AE: Yeah. I don’t know actually, but we do certainly work on the instrumentals as much as we would on a vocal song. All the recordings are always done like guitar and vocal first and then we build it up. So when we’re doing overdubs and developing the songs, the guitar instrumentals would be just as relevant to us as something with vocals. I’m always looking for a way to erase myself, erase my voice from the record. This new record…I feel like the last three or four songs almost feel like I’m forgetting that I’m making a record. There’s this feeling to it where I’m just slowly fading. Like a ghost, out of the record, or fading out of making records. Like I’m just slowly erasing the protagonist. I guess the flip side of it is I can say that I like erasing myself, but I’m also aware that the longer an instrumental is, the bigger the impact is when a vocal comes in. It’s like a Hendrix guitar solo or something. It’s huge when a voice comes back in.
“It’s such a funny business, because you’re asking people to hang on your every word and then it’s almost like the best songwriters, probably within their heart of hearts, are also apologizing for that at the same time.” — Ian O’Neil
IO: Exactly, yeah it’s the withholding. I think it makes “On the Wheel” great—you think it’s going to be an instrumental, but within the last 20 seconds or so, you’re referencing the birds laughing at you while you’re rising. How do you choose how many words need to go into a song?
AE: The fewest words I can get away with is how many words I put in a song. As soon as I feel like it’s done, I can stop. I would prefer not to have words.
IO: “Nature Compels Me” has one lyric in it that I’m kind of obsessed with: “Naturally it’ll happen one day / I’ll get in front of it and I’ll leave it behind.” It seems like such a significant part of the song to me, because a lot of the rest of the things that you’re singing about are about contentedness within working life.

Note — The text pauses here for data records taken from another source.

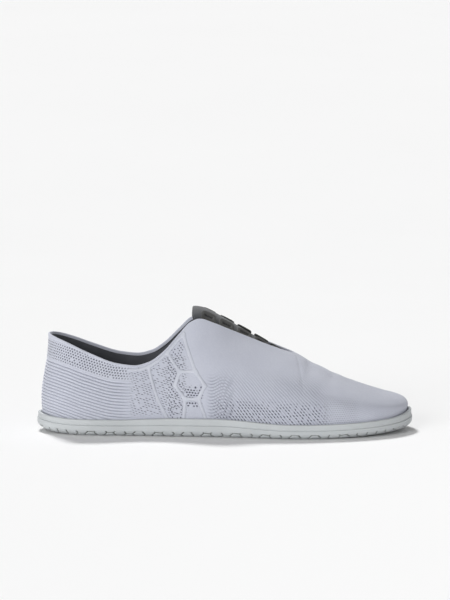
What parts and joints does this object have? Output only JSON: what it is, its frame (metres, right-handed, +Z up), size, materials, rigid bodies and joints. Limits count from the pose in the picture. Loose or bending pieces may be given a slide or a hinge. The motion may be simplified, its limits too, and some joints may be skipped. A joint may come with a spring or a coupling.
{
  "type": "barefoot shoe",
  "caption": "Right barefoot shoe with a thin flexible cup sole, a knitted upper, smooth film strips on its sides and open lace tabs without laces",
  "frame": {"origin": "centre of the sole seen from above, on the plane that the shoe stands on", "axes": "+X from the heel to the toe, +Y to the medial (big toe) side of this right shoe, +Z up"},
  "size_m": [0.28, 0.1062, 0.092],
  "materials": {
    "sole_rubber": "matte moulded rubber",
    "knit_fabric": "matte fine knit",
    "strip_film": "satin film",
    "lining_fabric": "matte",
    "tab_webbing": "matte"
  },
  "bodies": {
    "root": {"outsole": "sole_rubber", "insole": "lining_fabric", "upper": "knit_fabric", "tongue": "lining_fabric", "lace_tabs_lateral": "tab_webbing", "lace_tabs_medial": "tab_webbing", "cage_lateral": "strip_film", "cage_medial": "strip_film"}
  },
  "joints": []
}
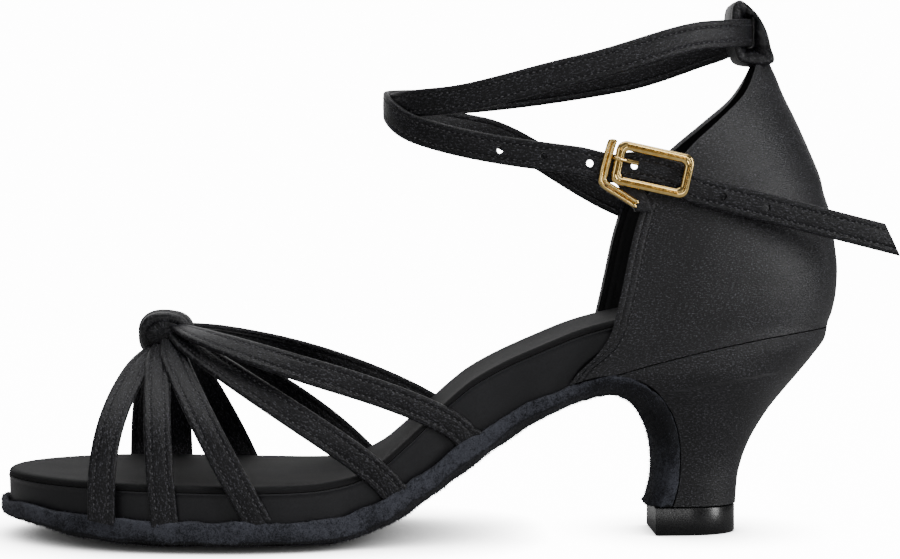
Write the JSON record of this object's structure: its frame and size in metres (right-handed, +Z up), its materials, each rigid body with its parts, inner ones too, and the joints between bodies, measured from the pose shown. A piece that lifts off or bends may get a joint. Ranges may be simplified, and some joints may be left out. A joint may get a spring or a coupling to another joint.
{
  "type": "dance sandal",
  "caption": "Left dance sandal with a suede sole, a flared heel, an open strapped vamp, a closed heel cup and a crossed ankle strap with a small buckle.",
  "frame": {"origin": "middle of the heel's top piece, on the floor", "axes": "+X towards the toe, +Y to the outer side of the left foot, +Z up"},
  "size_m": [0.2549, 0.0817, 0.1521],
  "materials": {
    "suede": "napped suede",
    "footbed_cover": "smooth, semi-matte",
    "insole_lining": "matte",
    "heel_satin": "satin",
    "heel_rubber": "gloss",
    "upper_satin": "satin",
    "gold_metal": "polished"
  },
  "bodies": {
    "root": {"outsole": "suede", "footbed": "footbed_cover", "insole": "insole_lining", "heel": "heel_satin", "heel_tip": "heel_rubber", "quarter": "upper_satin", "vamp_straps": "upper_satin", "vamp_knot": "upper_satin", "heel_loop": "upper_satin", "ankle_strap": "upper_satin", "buckle_frame": "gold_metal", "buckle_hook": "gold_metal", "buckle_pin": "gold_metal", "buckle_tab": "upper_satin"}
  },
  "joints": []
}
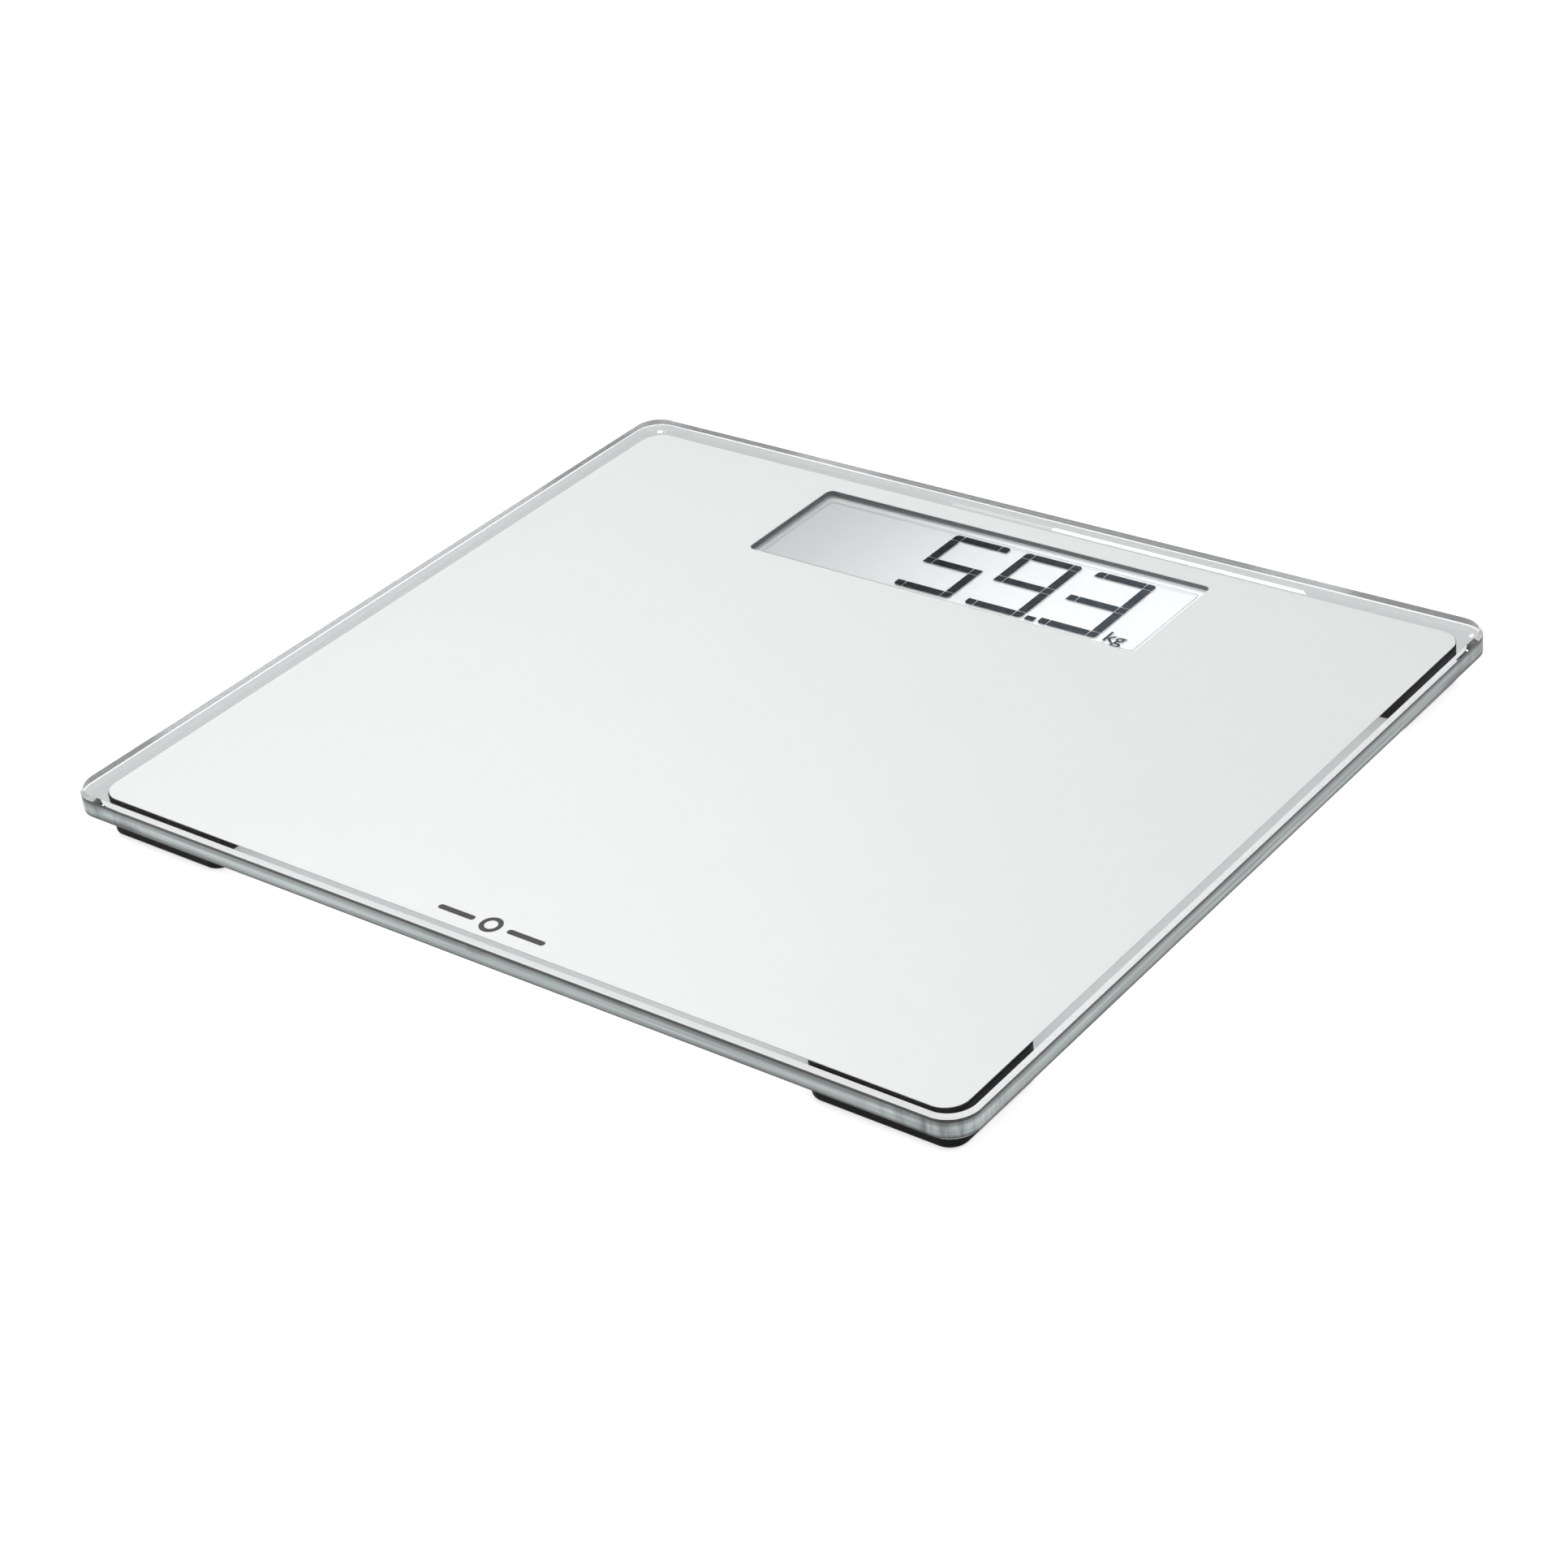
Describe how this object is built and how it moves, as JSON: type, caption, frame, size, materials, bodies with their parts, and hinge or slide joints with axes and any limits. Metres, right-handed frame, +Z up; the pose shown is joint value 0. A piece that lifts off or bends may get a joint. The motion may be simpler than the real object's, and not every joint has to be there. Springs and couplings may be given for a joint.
{
  "type": "glass personal scale",
  "caption": "Flat rectangular personal scale: clear-edged glass platform with white underprint, recessed digit display and black sprung corner feet.",
  "frame": {"origin": "on the floor under the centre of the platform", "axes": "+X to the user's right along the long side, +Y away from the user towards the display, +Z up"},
  "size_m": [0.35, 0.297, 0.018],
  "materials": {
    "clear_glass": "polished clear tempered glass, faint green edge",
    "white_print": "white screen print behind glass",
    "lcd_glass": "thin display glass",
    "polariser": "clear polarising film",
    "silver_film": "satin silver reflector",
    "soft_rubber": "soft striped elastomer",
    "board_green": "green solder mask",
    "component_black": "matt epoxy",
    "screw_steel": "zinc plated",
    "cell_steel": "ground spring steel",
    "gauge_coating": "white silicone",
    "cable_sheath": "pale vinyl sheath",
    "foam_tape": "white foam tape",
    "housing_white": "fine texture",
    "battery_steel": "plain can",
    "contact_nickel": "nickel plated",
    "holder_black": "satin",
    "button_grey": "soft grey key",
    "bezel_grey": "satin grey",
    "foot_rubber": "matt rubber",
    "foot_black": "satin moulded plastic"
  },
  "bodies": {
    "root": {"backing_print": "white_print", "battery": "battery_steel", "battery_contact_clip": "contact_nickel", "battery_contact_spring": "contact_nickel", "battery_holder": "holder_black", "board_components": "component_black", "board_screws": "screw_steel", "cable_clips": "housing_white", "circuit_board": "board_green", "control_chip": "component_black", "display_bezel": "bezel_grey", "electronics_housing": "housing_white", "foot_mount_back_left": "foot_black", "foot_mount_back_right": "foot_black", "foot_mount_front_left": "foot_black", "foot_mount_front_right": "foot_black", "foot_tapes": "foam_tape", "glass_platform": "clear_glass", "housing_tape": "foam_tape", "lcd_connector_strip": "soft_rubber", "lcd_front_glass": "lcd_glass", "lcd_polariser": "polariser", "lcd_rear_glass": "lcd_glass", "lcd_reflector": "silver_film", "load_cell_back_left": "cell_steel", "load_cell_back_right": "cell_steel", "load_cell_front_left": "cell_steel", "load_cell_front_right": "cell_steel", "load_cell_screws": "screw_steel", "sensor_cable_back_left": "cable_sheath", "sensor_cable_back_right": "cable_sheath", "sensor_cable_front_left": "cable_sheath", "sensor_cable_front_right": "cable_sheath", "strain_gauges": "gauge_coating", "unit_switch": "component_black"},
    "foot_front_left": {"foot_cap_front_left": "foot_black", "foot_pad_front_left": "foot_rubber"},
    "foot_front_right": {"foot_cap_front_right": "foot_black", "foot_pad_front_right": "foot_rubber"},
    "foot_back_left": {"foot_cap_back_left": "foot_black", "foot_pad_back_left": "foot_rubber"},
    "foot_back_right": {"foot_cap_back_right": "foot_black", "foot_pad_back_right": "foot_rubber"},
    "battery_cover": {"battery_cover": "housing_white"},
    "unit_button": {"unit_button": "button_grey"}
  },
  "joints": [
    {"name": "foot_press_front_left", "type": "slide", "parent": "root", "child": "foot_front_left", "axis": [0, 0, 1], "range_m": [0, 0.0004], "stiffness_N_per_m": 500, "springref_m": -0.0126},
    {"name": "foot_press_front_right", "type": "slide", "parent": "root", "child": "foot_front_right", "axis": [0, 0, 1], "range_m": [0, 0.0004], "stiffness_N_per_m": 500, "springref_m": -0.0126},
    {"name": "foot_press_back_left", "type": "slide", "parent": "root", "child": "foot_back_left", "axis": [0, 0, 1], "range_m": [0, 0.0004], "stiffness_N_per_m": 500, "springref_m": -0.0126},
    {"name": "foot_press_back_right", "type": "slide", "parent": "root", "child": "foot_back_right", "axis": [0, 0, 1], "range_m": [0, 0.0004], "stiffness_N_per_m": 500, "springref_m": -0.0126},
    {"name": "battery_cover_slide", "type": "slide", "parent": "root", "child": "battery_cover", "axis": [0, -1, 0], "range_m": [0, 0.006]},
    {"name": "unit_button_press", "type": "slide", "parent": "root", "child": "unit_button", "axis": [0, 0, 1], "range_m": [0, 0.0004], "stiffness_N_per_m": 300}
  ]
}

And that seems like a really significant lyric. Can you talk about that a little bit?
AE: I think people may think it’s about addiction. I like that it sounds heavy, but what I’m imagining when I was writing the song is that it’s all about being the one among your team of working people that doesn’t mind climbing the ladder. Then I just imagined that it was like this cartoonishly comedic thing from Mad Magazine or something. Like a Sergio Argonese kind of cartoon where someone moves the ladder, and he’s in front of the ladder, and then floats away into the sky. But there was no intention—I didn’t write that song with an intention other than to finish writing the song.
IO: Do you find it funny to explain to people that songwriting is as much of a mystery to you as it would be to them?

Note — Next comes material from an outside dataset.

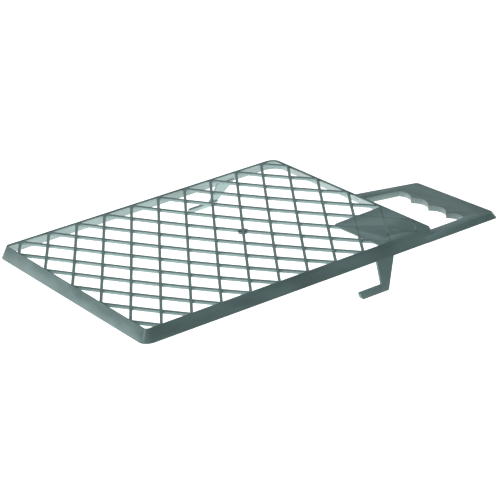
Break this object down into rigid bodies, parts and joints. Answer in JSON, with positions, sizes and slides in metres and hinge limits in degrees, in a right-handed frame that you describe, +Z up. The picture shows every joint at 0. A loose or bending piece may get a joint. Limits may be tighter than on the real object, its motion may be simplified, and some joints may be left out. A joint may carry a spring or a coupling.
{
  "type": "paint roller scraper grid",
  "caption": "Flat plastic bucket grid for wiping paint rollers: diamond lattice in a flared rim, scalloped finger handle at one end, two side hooks.",
  "frame": {"origin": "centre of the bounding box's bottom, at the height of the hooks' lowest face", "axes": "+X towards the handle, +Y across the grid away from the handle's long side, +Z up, out of the lattice's top"},
  "size_m": [0.3428, 0.2568, 0.0316],
  "materials": {
    "rim": "satin grey-green moulded polypropylene with faint flow streaks",
    "lattice": "satin grey-green moulded polypropylene, slightly translucent",
    "web": "satin grey-green moulded polypropylene, thin and slightly translucent",
    "handle": "satin grey-green moulded polypropylene",
    "hook": "satin grey-green moulded polypropylene"
  },
  "bodies": {
    "root": {"corner_web": "web", "gate_disc": "web", "handle_far_arm": "handle", "handle_grip": "handle", "handle_near_arm": "handle", "hook_foot_far": "hook", "hook_foot_near": "hook", "hook_leg_far": "hook", "hook_leg_near": "hook", "rib_a01": "lattice", "rib_a02": "lattice", "rib_a03": "lattice", "rib_a04": "lattice", "rib_a05": "lattice", "rib_a06": "lattice", "rib_a07": "lattice", "rib_a08": "lattice", "rib_a09_far": "lattice", "rib_a09_near": "lattice", "rib_a10": "lattice", "rib_a11": "lattice", "rib_a12": "lattice", "rib_a13_far": "lattice", "rib_a13_near": "lattice", "rib_b01": "lattice", "rib_b02": "lattice", "rib_b03": "lattice", "rib_b04": "lattice", "rib_b05": "lattice", "rib_b06": "lattice", "rib_b07": "lattice", "rib_b08": "lattice", "rib_b09_far": "lattice", "rib_b09_near": "lattice", "rib_b10": "lattice", "rib_b11": "lattice", "rib_b12": "lattice", "rib_b13": "lattice", "rib_b14": "lattice", "rib_b15": "lattice", "rim_corner_far_handle": "rim", "rim_corner_far_toe": "rim", "rim_corner_near_handle": "rim", "rim_corner_near_toe": "rim", "rim_wall_far": "rim", "rim_wall_handle_end": "rim", "rim_wall_near": "rim", "rim_wall_toe": "rim"}
  },
  "joints": []
}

AE: I don’t think people believe songwriters or painters even when they’re painting, that they may have improvised the writing. Even if it takes hours to do, every moment of it is just a step deeper into the mystery of that thing you’re working on.
IO: My paintings recently are mostly just portraits and exercises, but yours seem to have a lot more going behind them. How does your process work with painting?

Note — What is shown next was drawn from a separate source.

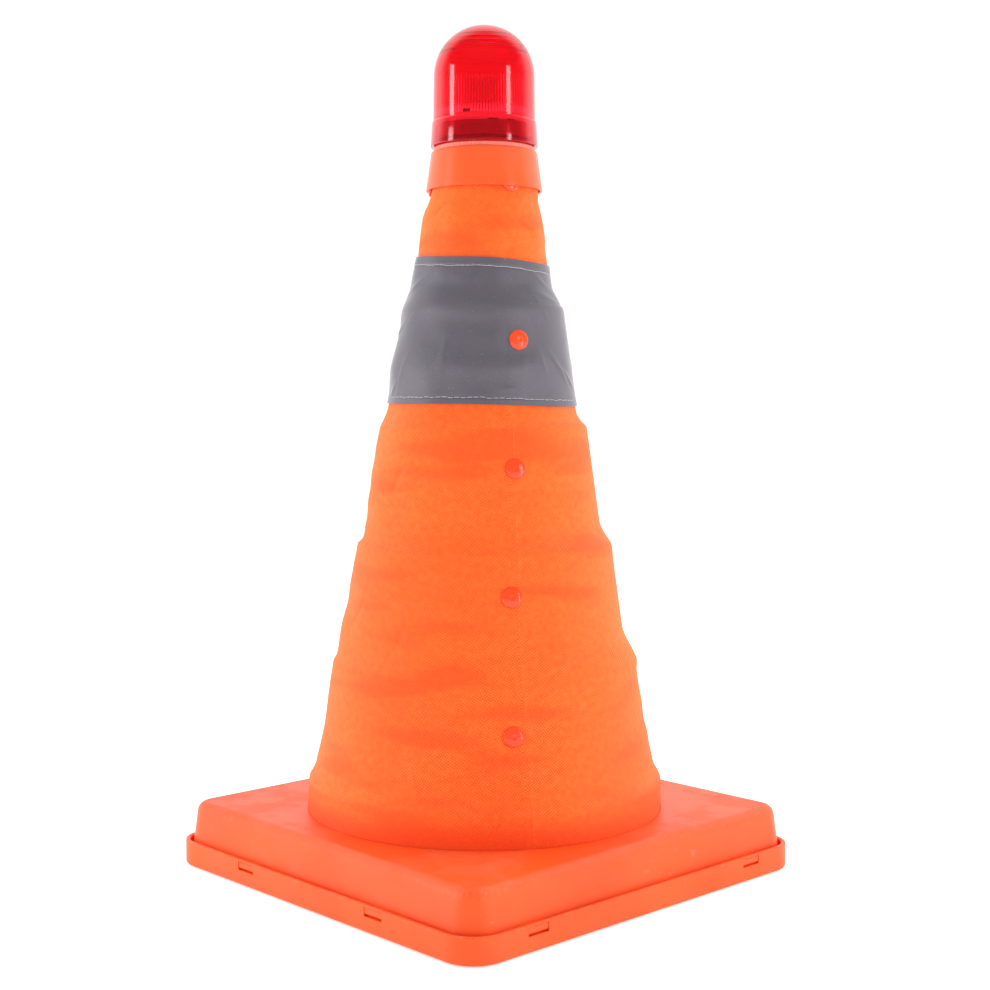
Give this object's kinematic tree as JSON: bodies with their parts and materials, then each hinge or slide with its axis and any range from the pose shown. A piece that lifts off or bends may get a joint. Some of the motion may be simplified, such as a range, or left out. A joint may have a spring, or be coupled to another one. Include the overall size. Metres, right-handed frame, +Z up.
{
  "type": "collapsible traffic cone with warning light",
  "caption": "Pop-up cloth traffic cone on a square base: nested sleeves pull up and hold, with a reflective band and a red battery lamp that twists on at the top.",
  "frame": {"origin": "centre of the tray's underside, on the floor", "axes": "+Z up along the cone's axis; the tray's sides lie along X and Y"},
  "size_m": [0.27, 0.27, 0.5029],
  "materials": {
    "base_plastic": "satin moulded polypropylene, coral orange",
    "sleeve_plastic": "plain moulded polypropylene, orange",
    "rivet_plastic": "satin nylon, red-orange",
    "cover_cloth": "coated twill, fluorescent orange",
    "reflective_cloth": "grey glass-bead reflective cloth",
    "collar_plastic": "satin moulded plastic, coral orange",
    "lamp_plastic": "moulded plastic, dark red",
    "lens_plastic": "clear tinted plastic, red",
    "seal_rubber": "matte",
    "screw_steel": "zinc plated",
    "contact_metal": "nickel plated spring strip",
    "holder_plastic": "black moulded plastic",
    "cell_jacket": "plain printed jacket",
    "board_laminate": "green solder mask",
    "led_epoxy": "red epoxy",
    "reflector_film": "metallised plastic",
    "chip_plastic": "black"
  },
  "bodies": {
    "base": {"base_tray": "base_plastic", "base_shell": "base_plastic", "base_ring": "sleeve_plastic", "base_ring_screws": "screw_steel", "cover_hem": "cover_cloth"},
    "stage_1": {"sleeve_1": "sleeve_plastic", "rivets_1": "rivet_plastic", "cover_panel_1": "cover_cloth"},
    "stage_2": {"sleeve_2": "sleeve_plastic", "rivets_2": "rivet_plastic", "cover_panel_2": "cover_cloth"},
    "stage_3": {"sleeve_3": "sleeve_plastic", "rivets_3": "rivet_plastic", "cover_panel_3": "cover_cloth"},
    "stage_4": {"sleeve_4": "sleeve_plastic", "rivets_4": "rivet_plastic", "cover_panel_4": "cover_cloth", "reflective_band_lower": "reflective_cloth"},
    "head": {"sleeve_5": "sleeve_plastic", "rivets_5": "rivet_plastic", "reflective_band_upper": "reflective_cloth", "cover_panel_5": "cover_cloth", "top_collar": "collar_plastic", "lamp_base": "lamp_plastic", "lamp_screws": "screw_steel", "lens_seal": "seal_rubber", "battery_holder": "holder_plastic", "battery_cells": "cell_jacket", "cell_bridge": "contact_metal", "head_contacts": "contact_metal"},
    "lamp_top": {"lens": "lens_plastic", "led_board": "board_laminate", "board_retainer": "holder_plastic", "leds": "led_epoxy", "reflector": "reflector_film", "driver_parts": "chip_plastic"}
  },
  "joints": [
    {"name": "sleeve_1_slide", "type": "slide", "parent": "base", "child": "stage_1", "axis": [0, 0, 1], "range_m": [-0.04835, 0], "deforming": ["cover_panel_1"]},
    {"name": "sleeve_2_slide", "type": "slide", "parent": "stage_1", "child": "stage_2", "axis": [0, 0, 1], "range_m": [-0.07, 0], "deforming": ["cover_panel_2"]},
    {"name": "sleeve_3_slide", "type": "slide", "parent": "stage_2", "child": "stage_3", "axis": [0, 0, 1], "range_m": [-0.07, 0], "deforming": ["cover_panel_3"]},
    {"name": "sleeve_4_slide", "type": "slide", "parent": "stage_3", "child": "stage_4", "axis": [0, 0, 1], "range_m": [-0.07, 0], "deforming": ["cover_panel_4", "reflective_band_lower"]},
    {"name": "sleeve_5_slide", "type": "slide", "parent": "stage_4", "child": "head", "axis": [0, 0, 1], "range_m": [-0.07, 0], "deforming": ["reflective_band_upper", "cover_panel_5"]},
    {"name": "lens_twist", "type": "hinge", "parent": "head", "child": "lamp_top", "pos_m": [0, 0, 0.44], "axis": [0, 0, 1], "range_deg": [0, 30]}
  ]
}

AE: I’ll sometimes have an idea like, “Oh, I’m gonna paint a face, or I’m gonna paint a landscape,” but I’ve been painting so long that I don’t really draw or keep a sketchbook or doodle. I doodle a painting, so I’ll just start and then what it begins to look like is what I continue to make instead of fighting against it. And all my worst paintings are if I have an idea and I try to paint that idea, they always are much stiffer.
IO: I went to art school for a little while, dropped out to play music, and I have a lot of paintings from that period where I would just get drunk and paint. I definitely had a lot more of an approach where I’d be like, “Oh, I’m gonna follow that path,” and I’d be like, “This is awesome.”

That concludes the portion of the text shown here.